_Problem to solve_: The material below contains a line with "The build123d and" and a line with "bpy.data.objects.remove(cutter)". Copy exactly those two lines and all lines between them.

⁂

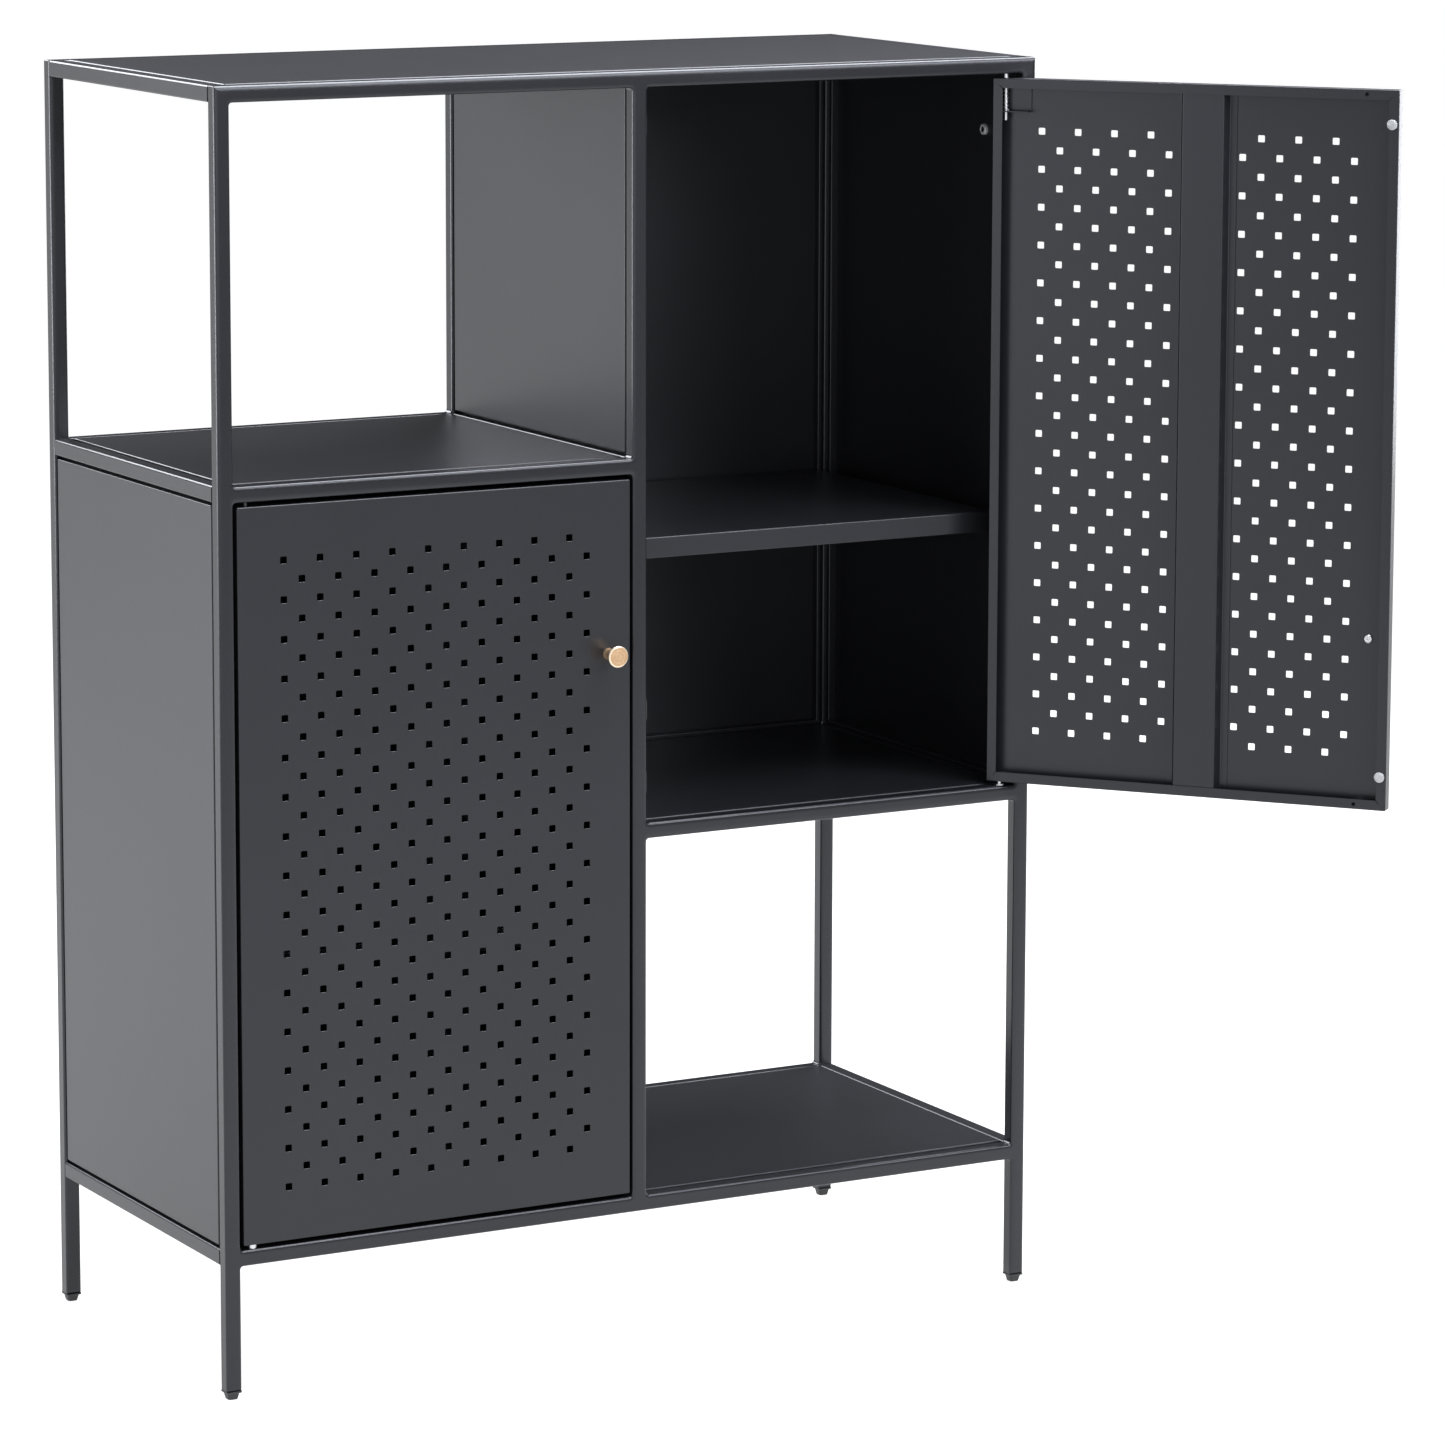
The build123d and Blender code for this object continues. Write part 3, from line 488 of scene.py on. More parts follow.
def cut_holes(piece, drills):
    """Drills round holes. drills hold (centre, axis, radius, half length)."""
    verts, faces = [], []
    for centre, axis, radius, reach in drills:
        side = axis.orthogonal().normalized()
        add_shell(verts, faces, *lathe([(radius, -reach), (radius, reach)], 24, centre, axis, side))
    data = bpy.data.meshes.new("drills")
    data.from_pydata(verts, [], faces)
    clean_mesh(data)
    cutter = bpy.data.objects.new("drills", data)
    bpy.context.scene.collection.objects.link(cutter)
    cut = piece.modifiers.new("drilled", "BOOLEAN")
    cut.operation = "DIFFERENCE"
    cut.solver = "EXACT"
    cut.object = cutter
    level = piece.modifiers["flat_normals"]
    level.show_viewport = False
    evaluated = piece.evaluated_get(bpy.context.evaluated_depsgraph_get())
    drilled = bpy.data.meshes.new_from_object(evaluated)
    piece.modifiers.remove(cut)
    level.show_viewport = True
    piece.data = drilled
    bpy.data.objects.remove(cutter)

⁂

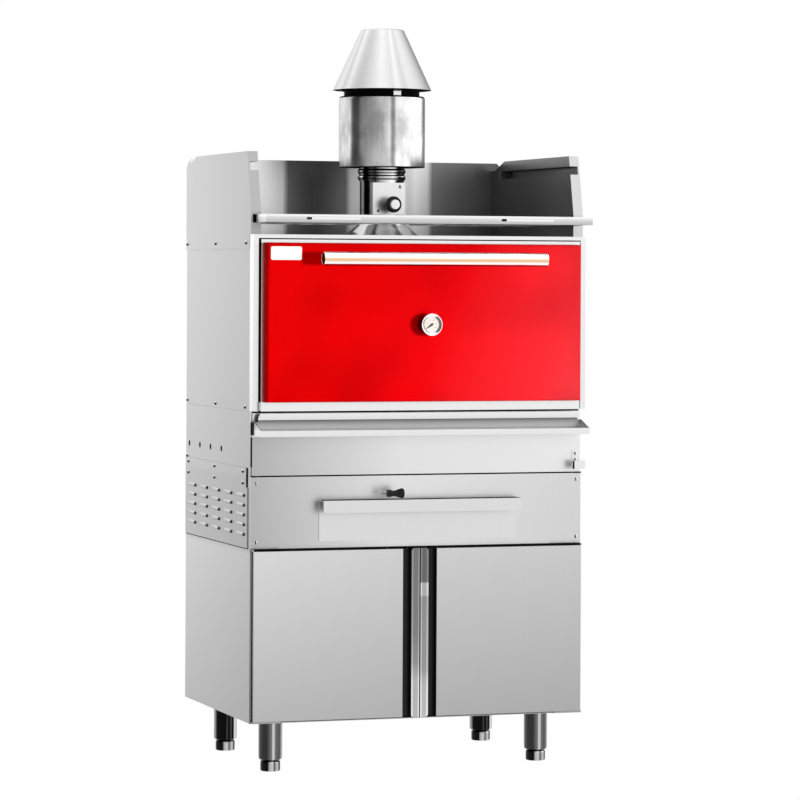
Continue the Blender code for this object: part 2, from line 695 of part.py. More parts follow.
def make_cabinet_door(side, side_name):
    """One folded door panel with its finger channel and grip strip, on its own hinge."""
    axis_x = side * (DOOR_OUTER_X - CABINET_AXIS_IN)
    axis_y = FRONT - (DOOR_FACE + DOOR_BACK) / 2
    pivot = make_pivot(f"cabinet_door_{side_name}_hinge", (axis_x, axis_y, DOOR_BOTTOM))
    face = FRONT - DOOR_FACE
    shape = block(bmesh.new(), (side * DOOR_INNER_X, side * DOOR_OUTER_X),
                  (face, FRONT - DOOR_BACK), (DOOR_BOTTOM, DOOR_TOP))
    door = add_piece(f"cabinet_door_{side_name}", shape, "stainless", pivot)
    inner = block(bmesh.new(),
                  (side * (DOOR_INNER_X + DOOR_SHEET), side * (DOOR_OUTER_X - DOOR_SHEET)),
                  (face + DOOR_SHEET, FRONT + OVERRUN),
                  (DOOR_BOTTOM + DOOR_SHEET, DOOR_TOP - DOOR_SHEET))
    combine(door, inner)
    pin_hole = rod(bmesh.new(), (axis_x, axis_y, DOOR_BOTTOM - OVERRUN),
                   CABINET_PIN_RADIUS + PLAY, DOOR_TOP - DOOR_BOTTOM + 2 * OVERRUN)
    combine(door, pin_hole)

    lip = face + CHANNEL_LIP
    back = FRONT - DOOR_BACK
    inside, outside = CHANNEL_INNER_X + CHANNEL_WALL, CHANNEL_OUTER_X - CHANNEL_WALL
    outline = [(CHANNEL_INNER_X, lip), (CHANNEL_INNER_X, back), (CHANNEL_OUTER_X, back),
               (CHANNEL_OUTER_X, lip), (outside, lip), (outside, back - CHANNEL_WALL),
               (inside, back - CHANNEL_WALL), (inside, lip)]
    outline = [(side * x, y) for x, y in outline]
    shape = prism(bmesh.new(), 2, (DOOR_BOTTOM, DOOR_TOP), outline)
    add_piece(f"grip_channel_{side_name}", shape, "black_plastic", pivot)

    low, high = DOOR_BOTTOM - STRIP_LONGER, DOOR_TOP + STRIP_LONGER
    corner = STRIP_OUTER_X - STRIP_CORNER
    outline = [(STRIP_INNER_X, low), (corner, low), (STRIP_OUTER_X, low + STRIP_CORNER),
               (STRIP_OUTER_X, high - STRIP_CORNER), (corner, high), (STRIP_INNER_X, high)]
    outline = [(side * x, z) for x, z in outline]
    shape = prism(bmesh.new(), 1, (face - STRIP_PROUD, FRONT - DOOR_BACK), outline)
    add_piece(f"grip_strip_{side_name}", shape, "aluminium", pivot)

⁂

_Full response_:
The build123d and Blender code for this object continues. Write part 3, from line 488 of scene.py on. More parts follow.
def cut_holes(piece, drills):
    """Drills round holes. drills hold (centre, axis, radius, half length)."""
    verts, faces = [], []
    for centre, axis, radius, reach in drills:
        side = axis.orthogonal().normalized()
        add_shell(verts, faces, *lathe([(radius, -reach), (radius, reach)], 24, centre, axis, side))
    data = bpy.data.meshes.new("drills")
    data.from_pydata(verts, [], faces)
    clean_mesh(data)
    cutter = bpy.data.objects.new("drills", data)
    bpy.context.scene.collection.objects.link(cutter)
    cut = piece.modifiers.new("drilled", "BOOLEAN")
    cut.operation = "DIFFERENCE"
    cut.solver = "EXACT"
    cut.object = cutter
    level = piece.modifiers["flat_normals"]
    level.show_viewport = False
    evaluated = piece.evaluated_get(bpy.context.evaluated_depsgraph_get())
    drilled = bpy.data.meshes.new_from_object(evaluated)
    piece.modifiers.remove(cut)
    level.show_viewport = True
    piece.data = drilled
    bpy.data.objects.remove(cutter)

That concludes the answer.